Building History
Our building at 129 West Front Street has seen a brisk business in the alcohol trade. Erected in 1889 by Edward Schilling, a German immigrant who made good as a liquor dealer in Butte and brought his profits to Missoula, it was one of many stately brick buildings which replaced the ramshackle wooden saloons and storefronts of Front Street’s early days. Schilling ran a liquor warehouse in the west half of the building and a saloon in the east half, before turning to gentleman’s attire and accessories in 1892.
From their earliest days, Rocky Mountain saloons were havens of conviviality, warmth, and the trappings of civilization that fortune seekers had left behind. Many abandoned comfortable lives on the East Coast to gamble on untold wealth in the logging camps, homesteads, and gold, silver and copper mines of Western Montana. Diverse settlements included not only miners but owners, investors, engineers, merchants, as well as compulsive drifters, romantics, gamblers, prostitutes, misfits, Civil War veterans, and bums. They drank in astonishing quantities.
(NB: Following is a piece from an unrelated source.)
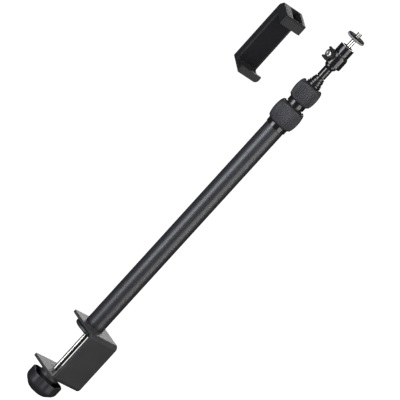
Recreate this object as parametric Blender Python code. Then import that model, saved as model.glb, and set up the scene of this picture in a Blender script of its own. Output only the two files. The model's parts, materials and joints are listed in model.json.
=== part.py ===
# Telescopic desk stand: screw clamp, three-section twist-lock pole, ball head with a camera stud,
# and the spring phone holder that goes on the stud, lying beside the pole with its long side upright.
# Origin: pole axis at the desk's top surface. +Z runs up the pole and the clamp opens towards +Y.
import math

import bmesh
import bpy
from mathutils import Matrix, Vector

mm = 0.001
gap = 0.3 * mm                      # kept between pieces that touch or slide
sides = 32                          # facets round the large turned pieces
small_sides = 20                    # facets round the small ones

# Clamp
clamp_plate = 3.6 * mm
clamp_width = 49.0 * mm
back_reach = 31.0 * mm              # pole axis to the outer face of the back
jaw_reach = 19.7 * mm               # pole axis to the jaw tips
throat = 66.8 * mm                  # desk surface to the lower jaw
bend_radius = 6.0 * mm
tip_radius = 3.0 * mm
lining = 1.1 * mm
lining_margin = 2.5 * mm
screw_radius = 3.2 * mm
screw_neck_radius = 2.2 * mm
bush_radius = 13.0 * mm
bush_height = 8.9 * mm
bush_spigot_radius = 6.0 * mm
foot_radius = 20.3 * mm
foot_thickness = 4.2 * mm
foot_hub_radius = 8.0 * mm
foot_hub_height = 3.2 * mm
foot_pad_thickness = 1.3 * mm
foot_pad_margin = 0.8 * mm
foot_rest_gap = 0.5 * mm            # between the closed foot and the lining
rivet_radius = 4.0 * mm
rivet_thickness = 1.1 * mm
knob_radius = 23.0 * mm
knob_height = 23.3 * mm
knob_wall_height = 10.0 * mm        # straight side above the dome
knob_lobes = 5
knob_lobe_depth = 2.4 * mm
knob_turn = math.radians(42)
knob_collar_radius = 8.0 * mm
knob_collar_height = 0.9 * mm
knob_insert_radius = 6.0 * mm
knob_insert_height = 12.0 * mm
bush_chamfer = 1.0 * mm
foot_chamfer = 1.2 * mm
knob_chamfer = 0.8 * mm

# Pole
base_plug_length = 21.7 * mm
bolt_radius = 3.0 * mm
bolt_head_radius = 6.0 * mm
bolt_reach = 17.0 * mm              # bolt length above the clamp plate
bolt_socket_depth = 1.6 * mm
bolt_socket_radius = 1.8 * mm
main_radius = 12.5 * mm
main_wall = 1.2 * mm
main_length = 339.7 * mm
section_step = 2.5 * mm             # each section's radius is smaller by this
second_radius = main_radius - section_step
third_radius = second_radius - section_step
tube_wall = 1.0 * mm
guide_flange = 5.7 * mm
guide_spigot = 12.0 * mm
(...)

The Western saloon might also double as a post office, barber shop, courtroom, dance hall, bordello, political center, kinetoscope theater, ice cream parlor, and/or church. Plans for the respectable towns to come were laid within their walls. “It has been jokingly said that, with the exception of Little Big Horn, all western history was made inside the saloons, and there is a grain of truth in this,” according to Richard Erdoes in The Saloon on the Rocky Mountain Mining Frontier.
We have found ads for liquor warehouses as early as 1879 in Montana newspapers offering an impressive array of domestic and imported wines and liquors — numerous whiskies, gins, brandies, rums, cognacs, champagnes, and bar sundries. Virtually everything was on hand by the 1890s.
Logging and mining wealth was intimately linked with a culture of extravagant mixed drinks in the Western half of the state.
Perusing the ingredients list for Rocky Mountain Punch, cocktail historian David Wondrich writes: “In all but the most precarious and temporary camps, the supply of fine drink was an item of paramount concern to what was by certain standards an unhealthily large proportion of the population, and items like champagne, Jamaica rum, maraschino liqueur, and lemons were often available when things like vegetables, eggs and soap weren’t.” (Imbibe!)
“Professor” Jerry Thomas’ mixology bible, How to Mix Drinks, was sold by the tens of thousands throughout the West. The Professor himself mined gold in California and mixed drinks in Virginia City, Nevada. The punches, smashes, sours, juleps and slings of the East were equally as important, if not more, to drinkers in the Rocky Mountain frontier.